I was encouraged by watching a You Tube video to write this post, seeing someone else putting into words what they are going through was really inspiring.
In the video I was watching, the lady was talking about how she has PTSD (post traumatic stress disorder) and about how she is the type of person that always makes sure that everyone else is happy above and beyond what she is going through. That everyone thinks she is such a strong person and got over her trauma really well, is an inspiration to everyone, that because she is such a strong person she takes on other people's problems. But she just gets on with it and feels like that's what she had to do.
I feel like I'm that person too, I take on other people's problems. It's almost as if I crave that! I don't want my family to feel bad if they read this that they put too much on me because it is me that does it, not them. I take over and do stuff for other people, even strangers I will go out of my way to help them. I put it down to not wanting to sit quietly or I start thinking about things that I don't want to think about.
I have PTSD as I was raped and for such a long time I didn't let it show. I always said I was fine, that what happened to me was in the past and I don't let it effect me. I just kept all of those feelings hidden deep inside until one day, 2 years ago, it just suddenly hit me and I thought do you know what I'm not fine so I started on a course of anti-depressants and went to see a therapist. I found it almost too easy to talk to her and felt like maybe I have been making myself feel worse about things and I was actually over it. So I stopped going.

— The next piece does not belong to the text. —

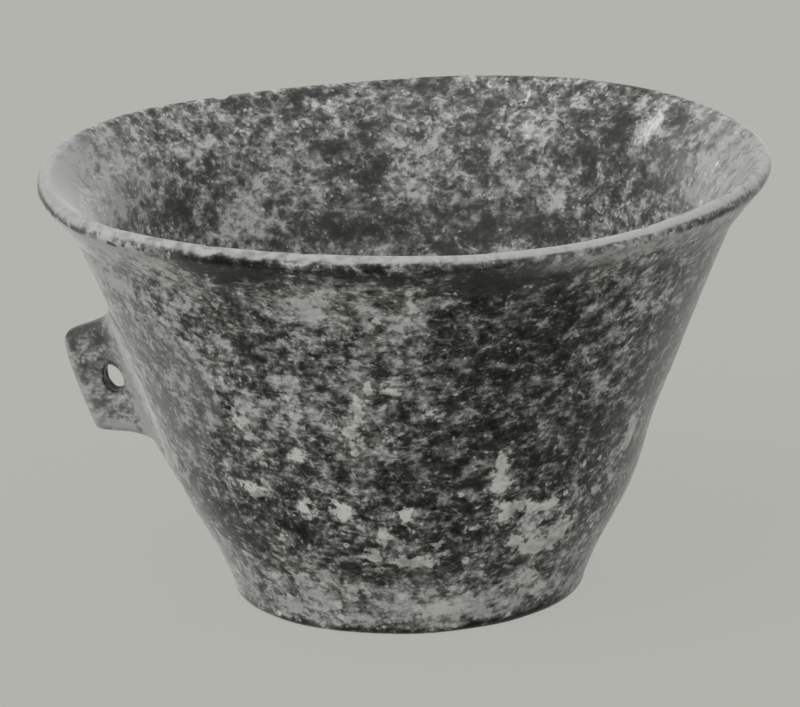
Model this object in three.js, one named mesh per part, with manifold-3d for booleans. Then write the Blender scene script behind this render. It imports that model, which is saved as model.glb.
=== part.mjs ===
// Handled bowl: a hand-built vessel of burnished earthenware. It has a flat base, a wall that opens
// upwards in a shallow S, a flared lip and one upright lug, pierced from side to side.
// The pieces are the potter's own pieces of clay: a floor disc, a foot coil luted round it, wall coils
// that sit edge to edge on slanted joints, a rim coil drawn out into the lip, and the lug.
// Millimetres, +Z up. The origin is on the resting plane under the middle of the mouth, and the lug
// points to -X.

import * as THREE from 'three';
import * as BufferGeometryUtils from 'three/addons/utils/BufferGeometryUtils.js';
import Module from 'manifold-3d';

const wasm = await Module();
wasm.setup();

// Foot: the flat underside and the coil that turns it up into the wall
const discRadius = 33;
const floorThickness = 8;
const restRadius = 41.5;
const toeRadius = 44;
const toeHeight = 2.6;
const footHeight = 12;
const footRadius = 48;

// Wall: one height for every coil, and the outer radius that each coil reaches at its top edge
const coilHeight = 16.1;
const coilRadii = [56.3, 61.4, 67.6, 73.8, 80.5];
const wallThickness = 6;

// Lip: the rim coil flares over its height and ends in a round edge
const flareRise = 6;
const flareRadius = 84.6;
const edgeRise = 12.4;
const edgeRadius = 90;
const lipThickness = 5;

// Hand work: how far the mouth stands off the foot's middle, and the waves of the lip.
// A wave has its rise, how many times it comes round, and the direction of its first crest.
const lean = 1.6;
const lipWaves = [
  { rise: 0.4, times: 1, crest: 75 },
  { rise: 0.3, times: 2, crest: 22 },
  { rise: 0.3, times: 3, crest: 42 },
  { rise: 0.4, times: 4, crest: 72 },
];

// Lug: an ear that stands out of the wall on a spread root, with a hole from side to side.
// Reaches are counted outwards from the wall's outer face, heights from the resting plane.
const heelReach = 18.6;
const heelHeight = 39.6;
const noseReach = 18.2;
const noseHeight = 61;
const shoulderHeight = 64.4;
const heelCorner = 0.7;
const noseCorner = 1.8;
const lugThickness = 6.4;
const rootReach = 4.4;
const rootHeelHeight = 37.2;
const rootCrownHeight = 69.2;
const rootLow = 26;
const rootHigh = 80;
const rootWidth = 40;
const rootDepth = 3.2;
const holeReach = 8.7;
const holeMiddleHeight = 53.2;
const holeWidth = 5.6;
const holeHeight = 8;

// How much more upright than the wall the hole stands, in degrees
const holeTilt = 14;

// How square the lug's section is, on the side of its outline and on the side of its hole
const edgeSquareness = 3;
const boreSquareness = 8;

// Clearance between the lug and the wall that it is luted to, and the overrun of a cut
const luteGap = 0.3;
const overrun = 4;

// Steps of the facets
const turnSteps = 72;
const coilSteps = 3;
const lipSteps = 6;
const lugSteps = 36;
const sectionSteps = 20;

const neckHeight = footHeight + coilRadii.length * coilHeight;
const mouthHeight = neckHeight + edgeRise;
const clay = { color: 0x4a4945, roughness: 0.55, metalness: 0 };

// The outer face of the bowl, from the toe up to the round edge of the lip, as (radius, height).
const outerFace = new THREE.SplineCurve([
  new THREE.Vector2(toeRadius, toeHeight),
  new THREE.Vector2(footRadius, footHeight),
  ...coilRadii.map((radius, i) => new THREE.Vector2(radius, footHeight + (i + 1) * coilHeight)),
  new THREE.Vector2(flareRadius, neckHeight + flareRise),
  new THREE.Vector2(edgeRadius, neckHeight + edgeRise),
]);
const spans = outerFace.points.length - 1;

// A point of the inner face: the outer point moved square to the wall by its thickness.
function innerPoint(place, thickness) {
  const along = outerFace.getTangent(place / spans);
  const outer = outerFace.getPoint(place / spans);
  return new THREE.Vector2(outer.x - along.y * thickness, outer.y + along.x * thickness);
}

// The wall thins evenly over the rim coil, from its joint to the edge.
function thicknessAt(place) {
  const lipStart = spans - 2;
  const share = Math.max(0, (place - lipStart) / 2);
  return THREE.MathUtils.lerp(wallThickness, lipThickness, share);
}

// Points up the outer face and down the inner one, between two places counted in spans.
function wallSides(from, to, steps) {
  const outer = [];
  const inner = [];
  for (let i = 0; i <= steps; i += 1) {
    const place = from + (to - from) * i / steps;
    outer.push(outerFace.getPoint(place / spans));
    inner.unshift(innerPoint(place, thicknessAt(place)));
  }
  return { outer, inner };
}

// The lip's height above its mean at one direction round the mouth, as a sum of its waves.
function lipWave(angle) {
  return lipWaves.reduce((sum, wave) => (
    sum + wave.rise * Math.cos(wave.times * (angle - THREE.MathUtils.degToRad(wave.crest)))
  ), 0);
}

// The clay's settling: the body leans towards +X with its height, and above the rim joint the lip
// rises and dips.
function settle(geometry) {
  const place = geometry.attributes.position;
  const still = neckHeight + wallThickness / 2;
  for (let i = 0; i < place.count; i += 1) {
    const angle = Math.atan2(place.getY(i), place.getX(i));
    const height = place.getZ(i);
    const share = Math.max(0, (height - still) / (mouthHeight - still));
    place.setX(i, place.getX(i) + lean * (height / mouthHeight - 1));
    place.setZ(i, height + share * lipWave(angle));
  }
  return geometry;
}

// A closed profile turned round the vertical axis, with the seam and the axis points merged.
function turned(profile) {
  const geometry = new THREE.LatheGeometry([...profile, profile[0]], turnSteps);
  geometry.rotateX(Math.PI / 2);
  return welded(geometry);
}

// The same geometry with shared vertices, as a closed solid needs.
function welded(geometry) {
  geometry.deleteAttribute('normal');
  geometry.deleteAttribute('uv');
  return BufferGeometryUtils.mergeVertices(geometry);
}

// One fired piece of clay as a named mesh.
function piece(name, geometry) {
  const mesh = new THREE.Mesh(geometry, new THREE.MeshStandardMaterial(clay));
  mesh.name = name;
  return mesh;
}

// Floor disc: flat on both faces, with a slanted edge that the foot coil is pressed against.
function floorDisc() {
  const profile = [
    new THREE.Vector2(0, 0),
    new THREE.Vector2(discRadius, 0),
    new THREE.Vector2(discRadius - floorThickness / 2, floorThickness),
    new THREE.Vector2(0, floorThickness),
  ];
  return piece('floor_disc', settle(turned(profile)));
}

// Foot coil: flat underneath, rounded at the toe, with a hollow fillet from the floor to the wall.
function footCoil() {
  const toe = new THREE.EllipseCurve(
    restRadius, toeHeight, toeRadius - restRadius, toeHeight, -Math.PI / 2, 0,
  );
  const sides = wallSides(0, 1, coilSteps);
  const top = sides.inner[0];
  const floorEdge = new THREE.Vector2(discRadius - floorThickness / 2, floorThickness);
  const corner = new THREE.Vector2(top.x - wallThickness / 2, floorThickness);
  const fillet = new THREE.QuadraticBezierCurve(top, corner, floorEdge);
  const profile = [
    new THREE.Vector2(discRadius, 0),
    ...toe.getPoints(coilSteps).slice(0, -1),
    ...sides.outer,
    ...fillet.getPoints(coilSteps),
  ];
  return piece('foot_coil', settle(turned(profile)));
}

// Wall coils: rings that meet face to face on joints square to the wall.
function wallCoil(i) {
  const sides = wallSides(i, i + 1, coilSteps);
  return piece(`wall_coil_${i}`, settle(turned([...sides.outer, ...sides.inner])));
}

// Rim coil: the flare, and a half-round edge between its outer and inner faces.
function rimCoil() {
  const sides = wallSides(spans - 2, spans, 2 * coilSteps);
  const start = sides.outer.at(-1);
  const end = sides.inner[0];
  const middle = new THREE.Vector2().addVectors(start, end).divideScalar(2);
  const edge = [];
  for (let i = 1; i < lipSteps; i += 1) {
    edge.push(start.clone().rotateAround(middle, Math.PI * i / lipSteps));
  }
  return piece('rim_coil', settle(turned([...sides.outer, ...edge, ...sides.inner])));
}

// The outer radius of the wall at a height, read off the outer face by halving.
function wallRadius(height) {
  let low = 0;
  let high = 1;
  for (let i = 0; i < turnSteps; i += 1) {
    const middle = (low + high) / 2;
    if (outerFace.getPoint(middle).y < height) low = middle;
    else high = middle;
  }
  return outerFace.getPoint(low).x;
}

// The lug seen from the side: its outline about the hole, as (reach out of the wall, height).
function lugOutline() {
  const bury = -wallThickness / 2;
  const corners = [
    [bury, holeMiddleHeight],
    [bury, rootLow],
    [rootReach, rootHeelHeight],
    [heelReach - heelCorner, heelHeight],
    [heelReach, heelHeight + heelCorner],
    [noseReach, noseHeight],
    [noseReach - noseCorner, shoulderHeight],
    [rootReach, rootCrownHeight],
    [bury, rootHigh],
  ];
  const points = corners.map(([reach, height]) => new THREE.Vector3(reach, height, 0));
  return new THREE.CatmullRomCurve3(points, true, 'centripetal');
}

// The lug's root spreads sideways where it nears the wall.
function lugWidening(reach) {
  const share = Math.exp(-Math.max(0, reach) / rootDepth);
  return THREE.MathUtils.lerp(1, rootWidth / lugThickness, share);
}

// The lug as a ring of rounded sections round its hole. Each section lies between the hole's edge
// and the outline, and its corners are rounded by a superellipse.
function lugBlank() {
  const outline = lugOutline();
  const hole = new THREE.Vector3(holeReach, holeMiddleHeight, 0);
  const slant = Math.tan(THREE.MathUtils.degToRad(holeTilt));
  const place = [];
  const index = [];
  for (let i = 0; i < lugSteps; i += 1) {
    const outer = outline.getPointAt(i / lugSteps);
    const aim = Math.atan2((outer.y - hole.y) / holeHeight, (outer.x - hole.x) / holeWidth);
    const across = Math.cos(aim) * holeWidth / 2;
    const rise = Math.sin(aim) * holeHeight / 2;
    const inner = new THREE.Vector3(hole.x + across - slant * rise, hole.y + rise, 0);
    for (let j = 0; j < sectionSteps; j += 1) {
      const turn = 2 * Math.PI * j / sectionSteps;
      const power = 2 / (Math.cos(turn) < 0 ? boreSquareness : edgeSquareness);
      const out = Math.sign(Math.cos(turn)) * Math.abs(Math.cos(turn)) ** power;
      const aside = Math.sign(Math.sin(turn)) * Math.abs(Math.sin(turn)) ** power;
      const at = new THREE.Vector3().lerpVectors(inner, outer, (1 + out) / 2);
      const side = aside * lugThickness / 2 * lugWidening(at.x);
      const radius = wallRadius(at.y) + at.x;
      place.push(-radius * Math.cos(side / radius), radius * Math.sin(side / radius), at.y);
      const nextI = (i + 1) % lugSteps;
      const nextJ = (j + 1) % sectionSteps;
      const corners = [
        i * sectionSteps + j,
        nextI * sectionSteps + j,
        nextI * sectionSteps + nextJ,
        i * sectionSteps + nextJ,
      ];
      index.push(corners[0], corners[1], corners[2], corners[0], corners[2], corners[3]);
    }
  }
  const geometry = new THREE.BufferGeometry();
  geometry.setAttribute('position', new THREE.Float32BufferAttribute(place, 3));
  geometry.setIndex(index);
  return settle(geometry);
}

// The bowl's body as one solid of turning, grown by the lute's gap, that cuts the lug's root.
function wallCutter() {
  const grown = outerFace.getPoints(spans * coilSteps).map(
    (point) => new THREE.Vector2(point.x + luteGap, point.y),
  );
  const top = grown.at(-1);
  const profile = [
    new THREE.Vector2(0, grown[0].y - overrun),
    new THREE.Vector2(grown[0].x, grown[0].y - overrun),
    ...grown,
    new THREE.Vector2(0, top.y),
  ];
  return settle(turned(profile));
}

// A closed geometry as a solid that can be cut, and back again.
function solid(geometry) {
  return new wasm.Manifold(new wasm.Mesh({
    numProp: 3,
    vertProperties: new Float32Array(geometry.attributes.position.array),
    triVerts: new Uint32Array(geometry.index.array),
  }));
}

function shape(body) {
  const mesh = body.getMesh();
  const geometry = new THREE.BufferGeometry();
  geometry.setAttribute('position', new THREE.BufferAttribute(mesh.vertProperties, mesh.numProp));
  geometry.setIndex(new THREE.BufferAttribute(mesh.triVerts, 1));
  return geometry;
}

// Pierced lug: the blank, cut back to the wall.
function piercedLug() {
  return piece('pierced_lug', shape(solid(lugBlank()).subtract(solid(wallCutter()))));
}

const bowl = new THREE.Group();
bowl.name = 'handled_bowl';
bowl.add(floorDisc(), footCoil());
coilRadii.forEach((radius, i) => bowl.add(wallCoil(i + 1)));
bowl.add(rimCoil(), piercedLug());

export default bowl;
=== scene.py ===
"""Handled bowl: the finish of a hand-built bowl of burnished earthenware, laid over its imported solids.

Shapes are worked out in millimetres in the solids' own frame: +Z up, the lug towards -X, and the
origin on the resting plane. A surface is a grid of points, worked out from the direction round the
bowl and the place along its profile. Angles are counted from +X, counter-clockwise seen from above.
"""
import math

import bpy
import numpy as np
from mathutils import Matrix, Vector


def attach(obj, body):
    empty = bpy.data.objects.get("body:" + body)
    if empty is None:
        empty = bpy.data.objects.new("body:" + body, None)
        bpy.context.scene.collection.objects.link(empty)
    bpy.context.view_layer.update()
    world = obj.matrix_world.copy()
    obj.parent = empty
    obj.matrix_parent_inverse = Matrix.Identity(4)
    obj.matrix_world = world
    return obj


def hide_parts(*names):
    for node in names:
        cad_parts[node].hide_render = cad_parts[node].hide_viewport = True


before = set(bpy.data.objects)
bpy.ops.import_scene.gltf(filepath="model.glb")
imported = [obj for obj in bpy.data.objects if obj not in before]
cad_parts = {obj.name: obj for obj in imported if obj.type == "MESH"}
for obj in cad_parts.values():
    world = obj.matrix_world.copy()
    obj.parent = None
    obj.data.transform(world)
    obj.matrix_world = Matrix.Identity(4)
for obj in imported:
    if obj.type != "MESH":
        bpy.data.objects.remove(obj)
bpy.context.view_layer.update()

MM = 0.001
BODY = "root"

# The bowl's forms, in millimetres, as in its source
DISC_RADIUS = 33
FLOOR_THICKNESS = 8
REST_RADIUS = 41.5
TOE_RADIUS = 44
TOE_HEIGHT = 2.6
FOOT_HEIGHT = 12
FOOT_RADIUS = 48
COIL_HEIGHT = 16.1
COIL_RADII = (56.3, 61.4, 67.6, 73.8, 80.5)
WALL_THICKNESS = 6
FLARE_RISE = 6
FLARE_RADIUS = 84.6
EDGE_RISE = 12.4
EDGE_RADIUS = 90
LIP_THICKNESS = 5
LEAN = 1.6
# Waves of the lip as (rise, times round, crest in degrees), fitted to the photo's rim and rounded
LIP_WAVES = ((0.4, 1, 75), (0.3, 2, 22), (0.3, 3, 42), (0.4, 4, 72))
NECK_HEIGHT = FOOT_HEIGHT + len(COIL_RADII) * COIL_HEIGHT
MOUTH_HEIGHT = NECK_HEIGHT + EDGE_RISE
FLOOR_EDGE = DISC_RADIUS - FLOOR_THICKNESS / 2

# The lug's forms
HEEL_REACH = 18.6
HEEL_HEIGHT = 39.6
NOSE_REACH = 18.2
NOSE_HEIGHT = 61
SHOULDER_HEIGHT = 64.4
HEEL_CORNER = 0.7
NOSE_CORNER = 1.8
LUG_THICKNESS = 6.4
ROOT_REACH = 4.4
ROOT_HEEL_HEIGHT = 37.2
ROOT_CROWN_HEIGHT = 69.2
ROOT_LOW = 26
ROOT_HIGH = 80
ROOT_WIDTH = 40
ROOT_DEPTH = 3.2
HOLE_REACH = 8.7
HOLE_MIDDLE = 53.2
HOLE_WIDTH = 5.6
HOLE_HEIGHT = 8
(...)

I am self employed and my husband came to work with me and that made things a lot better as I wasn't alone all day to think about stuff but he was offered a job that he couldn't turn down so he has been back at work for 3 weeks now and I can feel it all starting to creep in again.
If you know me and you read this, please don't feel bad or sorry for me because that's not what this blog is for. I just needed to get this off my chest to realise that I need to do something about it.